● Material provided
----

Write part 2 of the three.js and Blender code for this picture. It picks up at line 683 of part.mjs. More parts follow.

----

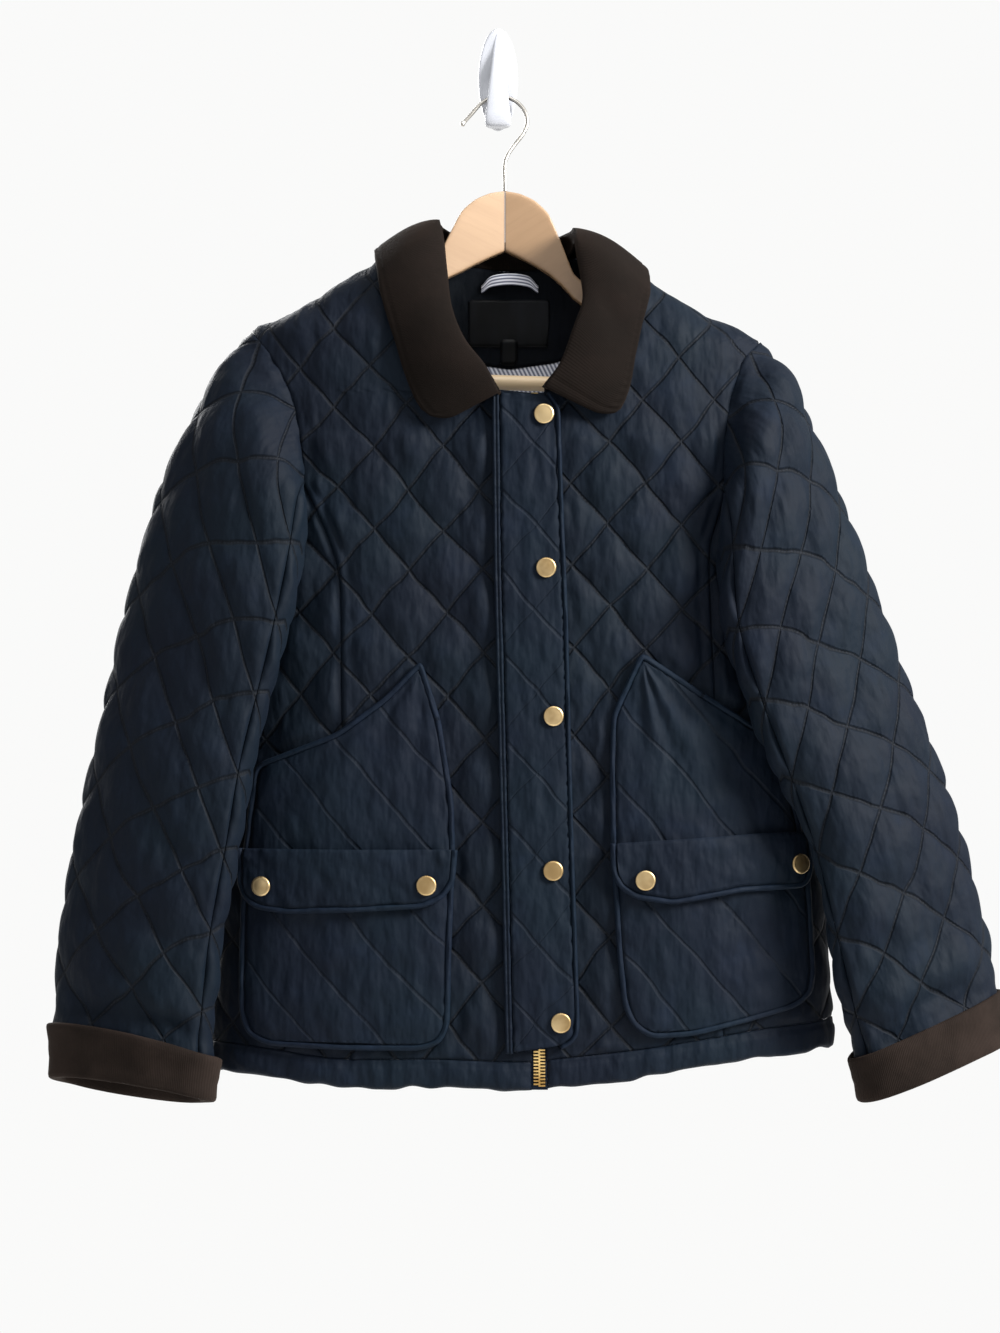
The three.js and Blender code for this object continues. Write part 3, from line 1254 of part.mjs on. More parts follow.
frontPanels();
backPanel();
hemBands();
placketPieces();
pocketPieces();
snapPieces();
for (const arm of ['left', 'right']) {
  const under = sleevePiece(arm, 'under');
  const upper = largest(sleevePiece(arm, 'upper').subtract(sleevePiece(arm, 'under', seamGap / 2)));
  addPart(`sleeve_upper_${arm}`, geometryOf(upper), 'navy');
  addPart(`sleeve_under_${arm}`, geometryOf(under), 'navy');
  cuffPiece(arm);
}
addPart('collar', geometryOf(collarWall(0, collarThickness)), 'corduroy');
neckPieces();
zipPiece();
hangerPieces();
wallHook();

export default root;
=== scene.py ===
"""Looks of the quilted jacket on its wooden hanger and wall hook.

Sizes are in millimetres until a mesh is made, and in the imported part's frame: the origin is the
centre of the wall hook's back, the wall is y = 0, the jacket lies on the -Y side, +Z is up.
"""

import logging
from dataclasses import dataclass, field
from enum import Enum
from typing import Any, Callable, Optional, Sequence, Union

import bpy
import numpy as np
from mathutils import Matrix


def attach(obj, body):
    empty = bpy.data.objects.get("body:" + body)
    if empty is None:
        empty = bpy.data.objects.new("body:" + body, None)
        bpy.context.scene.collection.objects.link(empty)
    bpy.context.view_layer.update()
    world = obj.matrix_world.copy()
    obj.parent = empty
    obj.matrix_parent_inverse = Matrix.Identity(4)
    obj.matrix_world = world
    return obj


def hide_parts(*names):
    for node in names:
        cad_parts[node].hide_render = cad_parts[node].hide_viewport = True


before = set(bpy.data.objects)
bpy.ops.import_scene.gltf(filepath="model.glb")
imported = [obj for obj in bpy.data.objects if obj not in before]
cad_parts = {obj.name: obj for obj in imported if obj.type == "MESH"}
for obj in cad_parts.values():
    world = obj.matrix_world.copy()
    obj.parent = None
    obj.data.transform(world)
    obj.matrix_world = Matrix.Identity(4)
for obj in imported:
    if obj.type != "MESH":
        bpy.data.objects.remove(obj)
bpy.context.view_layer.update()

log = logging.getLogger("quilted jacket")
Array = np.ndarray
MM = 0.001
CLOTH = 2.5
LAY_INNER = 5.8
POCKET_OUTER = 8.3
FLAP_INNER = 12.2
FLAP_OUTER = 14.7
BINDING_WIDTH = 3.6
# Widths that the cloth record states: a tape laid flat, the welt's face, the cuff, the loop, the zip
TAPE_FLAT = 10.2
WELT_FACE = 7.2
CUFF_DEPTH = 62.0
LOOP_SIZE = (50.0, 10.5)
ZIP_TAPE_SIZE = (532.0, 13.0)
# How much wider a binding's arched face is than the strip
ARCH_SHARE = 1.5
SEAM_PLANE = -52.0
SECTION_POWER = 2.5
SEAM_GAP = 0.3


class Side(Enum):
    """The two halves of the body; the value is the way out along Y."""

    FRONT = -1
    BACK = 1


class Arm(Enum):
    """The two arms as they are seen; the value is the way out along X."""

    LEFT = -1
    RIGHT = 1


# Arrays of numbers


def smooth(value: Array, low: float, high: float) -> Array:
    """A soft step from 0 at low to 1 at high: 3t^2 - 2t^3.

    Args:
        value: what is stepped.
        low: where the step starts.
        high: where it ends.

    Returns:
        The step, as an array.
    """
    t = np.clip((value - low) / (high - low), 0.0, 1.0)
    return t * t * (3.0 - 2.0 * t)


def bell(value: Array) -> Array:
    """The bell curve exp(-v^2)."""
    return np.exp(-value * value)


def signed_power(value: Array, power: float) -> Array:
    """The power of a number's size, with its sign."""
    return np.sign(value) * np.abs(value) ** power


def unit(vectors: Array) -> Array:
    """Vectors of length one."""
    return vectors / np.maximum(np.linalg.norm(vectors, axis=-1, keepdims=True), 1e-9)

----

In the listing, find each line with the string "empty" and copy it.

    empty = bpy.data.objects.get("body:" + body)
    if empty is None:
        empty = bpy.data.objects.new("body:" + body, None)
        bpy.context.scene.collection.objects.link(empty)
    obj.parent = empty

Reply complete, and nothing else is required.